SOURCE RECORDS:
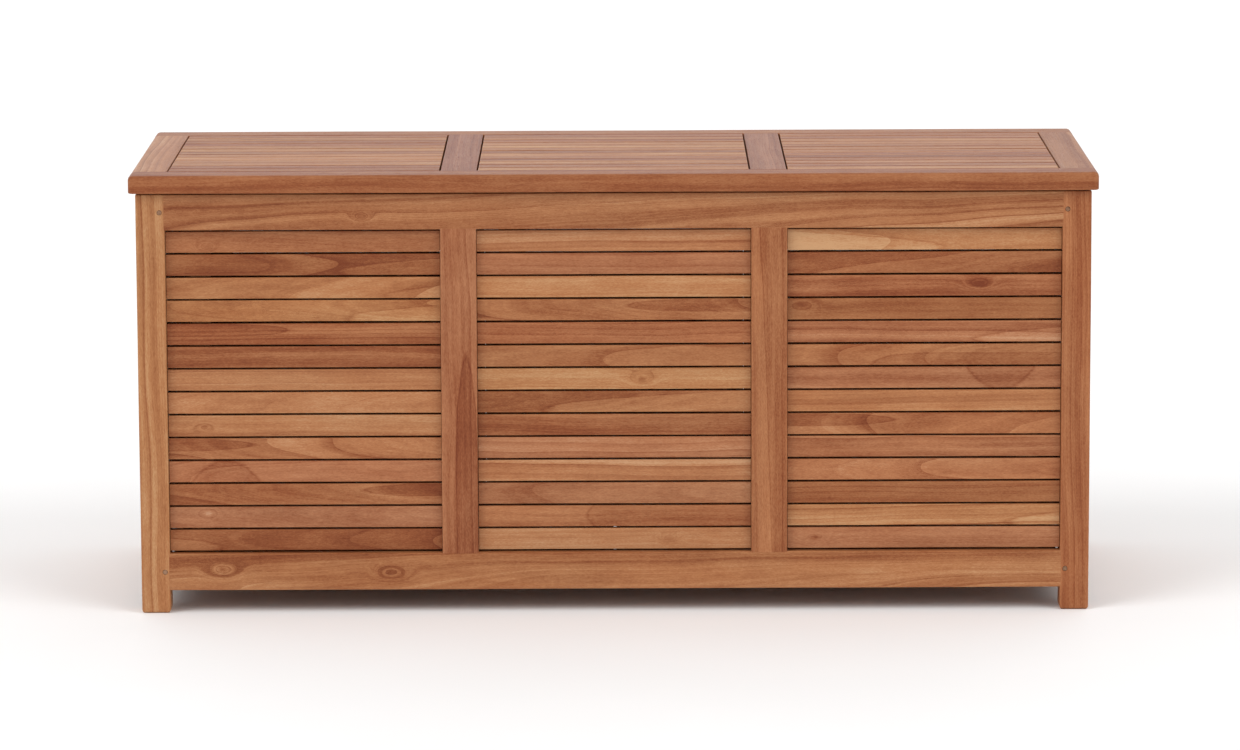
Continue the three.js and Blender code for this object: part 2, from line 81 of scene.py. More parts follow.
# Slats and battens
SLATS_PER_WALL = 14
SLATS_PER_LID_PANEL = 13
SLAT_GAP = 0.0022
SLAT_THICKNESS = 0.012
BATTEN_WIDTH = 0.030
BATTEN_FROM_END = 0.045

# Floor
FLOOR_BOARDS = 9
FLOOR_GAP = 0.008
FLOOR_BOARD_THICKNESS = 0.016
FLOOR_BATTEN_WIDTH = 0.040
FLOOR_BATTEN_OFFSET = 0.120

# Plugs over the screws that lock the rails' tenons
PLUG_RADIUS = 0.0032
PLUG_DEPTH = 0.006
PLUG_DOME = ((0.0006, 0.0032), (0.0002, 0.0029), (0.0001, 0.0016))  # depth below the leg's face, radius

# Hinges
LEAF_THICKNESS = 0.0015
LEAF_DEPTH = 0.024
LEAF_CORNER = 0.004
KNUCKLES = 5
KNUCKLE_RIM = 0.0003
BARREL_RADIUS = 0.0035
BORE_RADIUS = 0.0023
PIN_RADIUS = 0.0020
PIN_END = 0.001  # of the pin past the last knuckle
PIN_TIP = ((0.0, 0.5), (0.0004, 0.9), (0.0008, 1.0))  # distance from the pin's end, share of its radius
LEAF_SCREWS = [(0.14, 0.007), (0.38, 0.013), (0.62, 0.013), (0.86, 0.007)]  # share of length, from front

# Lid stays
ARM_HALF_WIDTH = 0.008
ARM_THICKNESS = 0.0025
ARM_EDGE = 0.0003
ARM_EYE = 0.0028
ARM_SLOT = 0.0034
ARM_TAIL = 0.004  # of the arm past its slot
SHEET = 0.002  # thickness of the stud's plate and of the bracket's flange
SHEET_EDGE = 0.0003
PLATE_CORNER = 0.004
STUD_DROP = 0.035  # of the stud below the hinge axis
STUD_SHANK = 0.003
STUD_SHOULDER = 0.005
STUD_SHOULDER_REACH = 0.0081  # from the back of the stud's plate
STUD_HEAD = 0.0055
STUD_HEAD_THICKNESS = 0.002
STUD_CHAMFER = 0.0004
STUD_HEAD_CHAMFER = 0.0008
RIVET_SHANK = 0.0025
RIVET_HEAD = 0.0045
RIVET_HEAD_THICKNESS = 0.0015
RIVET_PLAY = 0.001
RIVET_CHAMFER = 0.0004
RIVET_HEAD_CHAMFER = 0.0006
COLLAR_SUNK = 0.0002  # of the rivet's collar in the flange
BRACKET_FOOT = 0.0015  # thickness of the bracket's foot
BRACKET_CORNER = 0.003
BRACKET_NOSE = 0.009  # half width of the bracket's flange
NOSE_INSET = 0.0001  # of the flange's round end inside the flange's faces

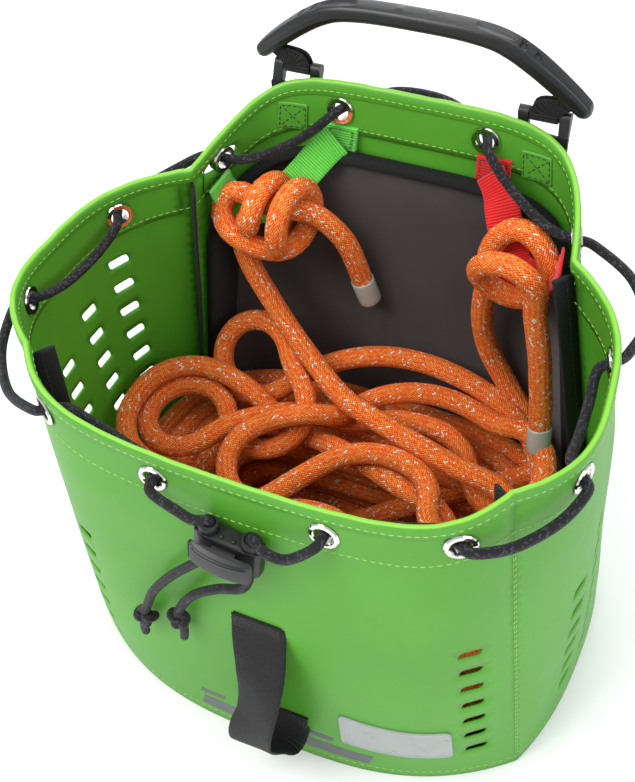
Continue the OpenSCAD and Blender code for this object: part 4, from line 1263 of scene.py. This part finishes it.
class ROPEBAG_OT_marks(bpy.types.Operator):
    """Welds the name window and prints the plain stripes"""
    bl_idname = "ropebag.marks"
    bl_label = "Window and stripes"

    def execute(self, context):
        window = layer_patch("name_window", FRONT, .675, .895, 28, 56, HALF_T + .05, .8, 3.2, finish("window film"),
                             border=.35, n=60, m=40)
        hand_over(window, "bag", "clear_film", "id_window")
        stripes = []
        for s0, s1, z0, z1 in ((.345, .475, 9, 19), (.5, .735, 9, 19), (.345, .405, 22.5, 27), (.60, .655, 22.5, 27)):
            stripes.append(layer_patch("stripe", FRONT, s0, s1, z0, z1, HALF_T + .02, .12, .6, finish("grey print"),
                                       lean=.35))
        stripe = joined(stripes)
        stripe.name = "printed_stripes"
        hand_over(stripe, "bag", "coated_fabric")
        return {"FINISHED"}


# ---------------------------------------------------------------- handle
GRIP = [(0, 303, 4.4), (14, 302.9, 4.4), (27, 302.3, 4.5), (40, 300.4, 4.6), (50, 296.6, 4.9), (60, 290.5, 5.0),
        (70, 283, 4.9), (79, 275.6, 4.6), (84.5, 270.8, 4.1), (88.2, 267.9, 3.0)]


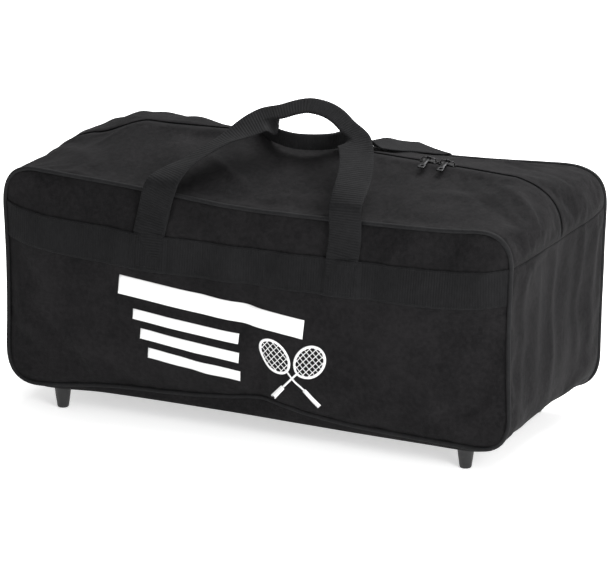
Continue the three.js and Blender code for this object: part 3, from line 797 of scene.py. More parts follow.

WORK TO BE COMPLETED:
From the top of the listing above, restate each line word for word up to and including the line with "leg's face, radius"; add nothing else.

IN RESPONSE:
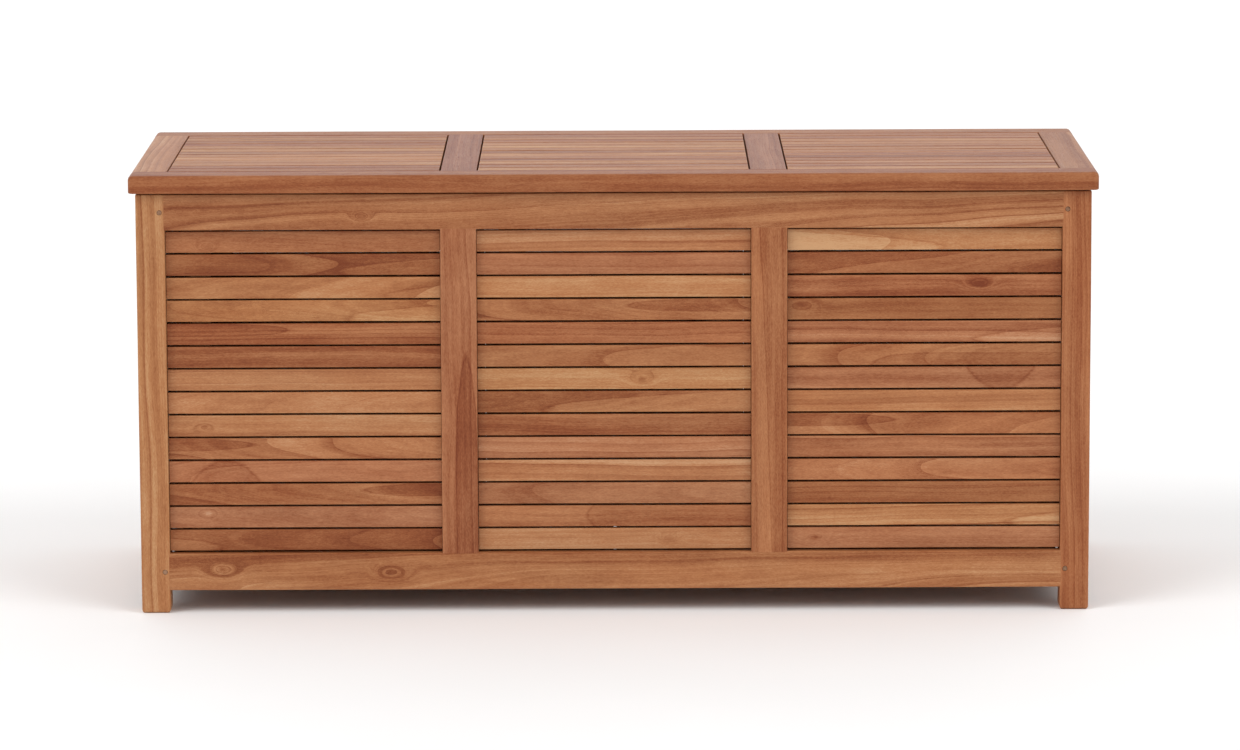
Continue the three.js and Blender code for this object: part 2, from line 81 of scene.py. More parts follow.
# Slats and battens
SLATS_PER_WALL = 14
SLATS_PER_LID_PANEL = 13
SLAT_GAP = 0.0022
SLAT_THICKNESS = 0.012
BATTEN_WIDTH = 0.030
BATTEN_FROM_END = 0.045

# Floor
FLOOR_BOARDS = 9
FLOOR_GAP = 0.008
FLOOR_BOARD_THICKNESS = 0.016
FLOOR_BATTEN_WIDTH = 0.040
FLOOR_BATTEN_OFFSET = 0.120

# Plugs over the screws that lock the rails' tenons
PLUG_RADIUS = 0.0032
PLUG_DEPTH = 0.006
PLUG_DOME = ((0.0006, 0.0032), (0.0002, 0.0029), (0.0001, 0.0016))  # depth below the leg's face, radius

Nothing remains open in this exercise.